Studies of Welfare Populations: Data Collection and Research Issues. Models of Turnover

06/01/2002

Given our interest in understanding why women with different labor market potential come to have different participation profiles, it is helpful to consider some alternative, stylized models of welfare turnover to fix ideas and establish intuition. One simple economic model presumes that the main reason for movement on and off welfare is fluctuation in job opportunities, as proxied by the level of earnings one can obtain off welfare. Because different women have different levels of labor market skill, they will have different quasi-permanent, mean earnings levels. Hence the existence of earnings fluctuations around each individual mean will lead to more movements on and off the rolls for those with mean earnings close to the cutoff point for leaving or entering the rolls than for those with mean earnings farther away from that cutoff, assuming that the variance of the fluctuations is the same for all. This simple model would lead to the presumption that short-termers have the highest labor market skill, with mean earnings sufficiently high that only significant negative earnings declines result in participation; long-termers have the lowest labor market skill, with mean earnings sufficiently low that only significantly positive earnings increases lead to an exit from welfare; and cyclers have labor market skill in between, with mean earnings closest to the margin so that many modest fluctuations in earnings lead to entry or exit from the welfare rolls. This is the framework mentioned in the Introduction.(8)

A variant on this model, popular in some of the economics literature, holds that more time on welfare reduces the mean level of skill because women historically have not worked while on welfare, for the most part, and their labor market skills deteriorate.(9) The key issue for present purposes is whether it is time spent in the current spell, or in total over all past spells, that causes skills to deteriorate. If only total-time-on causes such deterioration, we should find that labor market skill--even though it is partly a result, not a cause, of welfare participation--should be negatively related to an individual's amount of total-time-on but not to turnover or spell lengths, holding total-time-on fixed.

A different model is one in which different individuals experience different degrees of fluctuation in earnings (i.e., different variances). In this case, it is possible that individuals with the same quasi-permanent, mean earnings will have different turnover rates, spell lengths, and total-time-on depending on the variance of their earnings. High-variance individuals will have the greatest turnover rates, for example. In this extreme model, one may find no differences in labor market skill among those with different amounts of turnover, unlike the first model we described.

One may ask why different individuals would have different variances of earnings. One possibility is that some individuals search harder for jobs because they have a stronger desire to leave welfare, but because their permanent skill levels are not very high, they can never succeed in achieving more than a temporary period of employment off the rolls. Another possibility is that some recipients have more turbulent personal lives (possibly including domestic violence or substance abuse, for example), have worse physical or mental health conditions that are episodic in their severity, or have other types of experiences that create instability and hence an inability to sustain a fixed status either on or off welfare.
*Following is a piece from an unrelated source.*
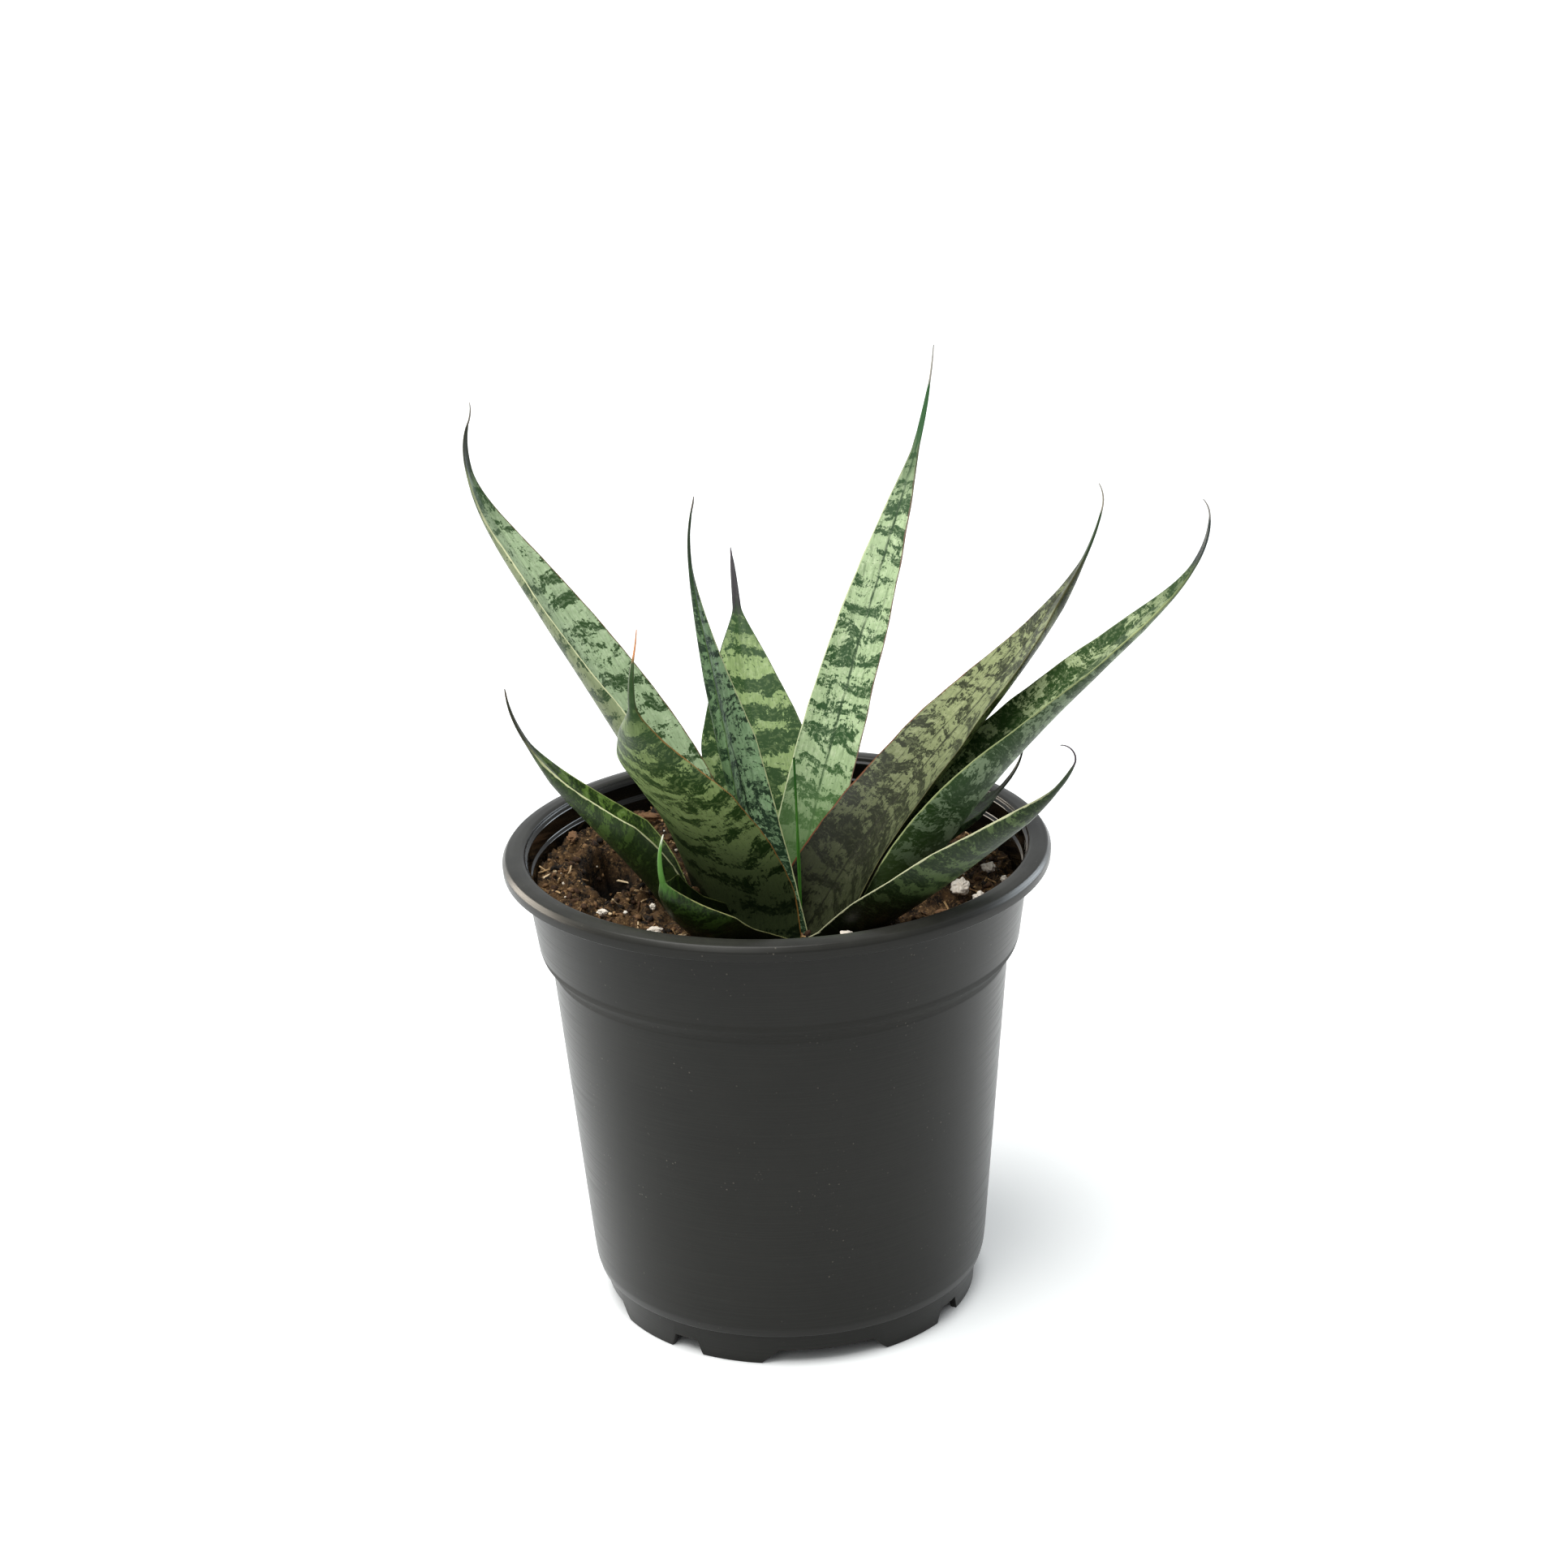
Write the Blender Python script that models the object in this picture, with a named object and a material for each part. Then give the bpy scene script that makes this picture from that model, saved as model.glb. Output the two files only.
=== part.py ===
"""Potted snake plant: a round moulded nursery pot, its potting mix, twelve banded leaves and loose grains.

Metres, +Z up. Sizes below are in millimetres and degrees about the pot's own axis. Every sub-part is
parented to one empty, which puts the origin on the ground under the middle of the plant's whole outline.
"""

import math
from collections import namedtuple

import bmesh
import bpy
from mathutils import Vector, noise

MM = 0.001

# Pot
POT_HEIGHT = 93.3
RIM_RADIUS = 52.5
MOUTH_RADIUS = 48.2
SKIRT_DEPTH = 3.1
BAND_FOOT_HEIGHT = 74.8
BAND_FOOT_RADIUS = 46.4
BODY_TOP_HEIGHT = 70.8
BODY_TOP_RADIUS = 44.1
BODY_FOOT_HEIGHT = 11.3
BODY_FOOT_RADIUS = 39.1
HEEL_HEIGHT = 6.8
HEEL_RADIUS = 38.3
FOOT_RADIUS = 36.6
WALL = 1.25
FLOOR_UNDERSIDE = 6.0
CENTRE_HOLE_RADIUS = 5.0
DRAIN_HOLE_RADIUS = 3.5
DRAIN_CIRCLE_RADIUS = 27.0
POT_SEGMENTS = 48
NOTCH_HEIGHT = 3.0
NOTCH_REACH = 6.0
QUARTERS = 4

# The foot ring's notches, one of each kind in every quarter: the first one's angle, and half of the angle
# that it takes at the ground and at its top.
Notch = namedtuple("Notch", "first_angle half_angle_low half_angle_high")
WIDE_NOTCH = Notch(-80.0, 21.5, 14.5)
NARROW_NOTCH = Notch(-124.3, 6.3, 4.0)

# Potting mix
CLEARANCE = 0.35
SOCKET_TOP = 20.0
SOIL_LEVEL = 86.4
SOIL_SLOPE = 0.036
SOIL_ROUGHNESS = 1.1
SOIL_SEGMENTS = 48
SOIL_RINGS = (0.88, 0.76, 0.64, 0.52, 0.4, 0.28, 0.14)
HOLLOW_CENTRE = (-33.0, 6.0)
HOLLOW_SPREAD = (5.5, 8.0)
HOLLOW_DEPTH = 7.5

# Leaves
LEAF_LEVEL = 83.0
PLANTED_DEPTH = 6.0
LEAF_HALF_THICKNESS = 1.1
MARGIN_HALF_THICKNESS = 0.25
SPIKE_HALF_WIDTH = 0.75
AWN_HALF_WIDTH = 0.3
POINTS_ACROSS = 6
HOOK_START = 0.75

# base: where the midrib meets LEAF_LEVEL; heading: 0 is +X, 90 is +Y, and turn is added along the leaf;
# lean: from upright at foot, middle and tip, and hook is added over the last quarter; curl: half the arc that
# the channel's section makes, at foot and tip; roll: about the midrib, at foot and tip; awn: the dry thread.
Leaf = namedtuple(
    "Leaf",
    "name base heading turn lean hook length half_width widest foot_ratio taper curl roll spike awn awn_turn",
)
LEAVES = (
    Leaf("leaf_tall_left", (-12.1, -2.6), 148.5, -2, (26.5, 37.5, 35.5), -62, 104.5, 12, 0.23, 0.68, 1.53,
         (97, 44), (20, -8), 9, 4, 35),
    Leaf("leaf_front_left", (-7.3, -13.5), 220, 35, (4, 42.5, -3), -41, 70, 13, 0.6, 1, 1.4,
         (16, 31), (12.5, -23), 9, 5, 25),
    Leaf("leaf_low_left", (-18.8, -14.5), 159, -4.5, (30.5, 47, 23), -15, 54, 11, 0.41, 0.52, 1,
         (97, 21), (29, 13), 9, 1.5, 0),
    Leaf("leaf_short_front", (-10.4, -25.2), 230, 4, (60, 38, -16), -14, 33, 11.4, 0.5, 0.96, 1.4,
         (66, 80), (-11, -28), 8, 1, 0),
    Leaf("leaf_thin_back_left", (-1.7, -6.6), 137, 24, (16.5, 13.5, 1), -16, 78, 6.2, 0.46, 1, 1,
         (77, 72), (-14, 17), 10, 2, 10),
    Leaf("leaf_broad_back", (-2.5, 8.8), 100.5, -6, (17.5, 34, 35.5), 20, 66, 11.5, 0.45, 0.74, 1.22,
         (50, 36), (0, 0), 12, 1.5, 0),
    Leaf("leaf_tall_centre", (4.6, 3.2), 55.5, 5.5, (22.5, 36, 34.5), -12.5, 103.5, 7.1, 0.11, 0.76, 2.5,
         (45, 46), (11.5, 8.5), 12, 7, -10),
    Leaf("leaf_back_right", (9.6, -5.6), 14, 3, (33, 44.5, 21.5), -7, 91, 10.8, 0.47, 0.95, 1.52,
         (49, 24), (22, -21), 9, 5, -45),
    Leaf("leaf_long_right", (24.2, -9.9), 10, -1, (27.5, 46.5, 48), -50, 94, 13.2, 0.29, 0.8, 1.12,
         (97, 12), (-21, 11), 9, 3.5, -40),
    Leaf("leaf_low_right", (13.1, -25.1), -42, 18.5, (56, 49, 50), -26, 62, 11.8, 0.25, 0.7, 1,
         (42, 38), (-6, -18.5), 5, 6.5, -125),
    Leaf("leaf_centre_spear", (4.6, -9.3), 95, 2, (5, 6, 6), -3, 29, 1.1, 0.38, 0.75, 1.15,
         (75, 43), (2, 2), 5, 0, 0),
    Leaf("leaf_low_back_right", (20.4, 3.4), 17, 3, (52, 62, 27), -14, 37.5, 6.7, 0.44, 0.71, 1.65,
         (70, 33), (0, 6), 9, 1, 0),
)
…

A third model is one in which individuals differ both in their mean earnings and in their degrees of earnings instability, and the two are either positively or negatively correlated. Although a positive correlation is possible, it seems equally possible that they could be negatively correlated. That is, it is possible that those with the lowest labor market skills have the greatest degrees of instability as well.(10) Perhaps those with the lowest labor market skills are from the most disadvantaged family and neighborhood backgrounds where instability is high. Indeed, high levels of instability could lead to lack of investment in education and poor labor market experience and skills later. The implications of a negative correlation for how labor market skill is related to turnover are unclear, for high earnings instability should lead to high welfare turnover but low labor market skill leads to the opposite. Therefore, it is ambiguous in this model whether those with high welfare turnover will be revealed, on average, to have higher or lower labor market skill than those with low turnover.

A fourth and final model is one in which noneconomic considerations play a larger role in welfare turnover, unlike the models so far that tie welfare participation decisions closely to earnings levels. Noneconomic events like marriage, divorce, childbearing, and changes in personal situation, all can affect welfare turnover rates. Turnover also can be directly affected by welfare administration, through a process known as "administrative churning," which refers to frequent starts and stops in benefit payments because of temporary denials of eligibility, errors or delays in processing, or skipped payments for some other reason. Whatever the noneconomic cause of welfare turnover, the issue at hand is how each cause is related to labor market skill and mean earnings off welfare. This cannot be predicted in general, and hence leads to another source of possible ambiguity.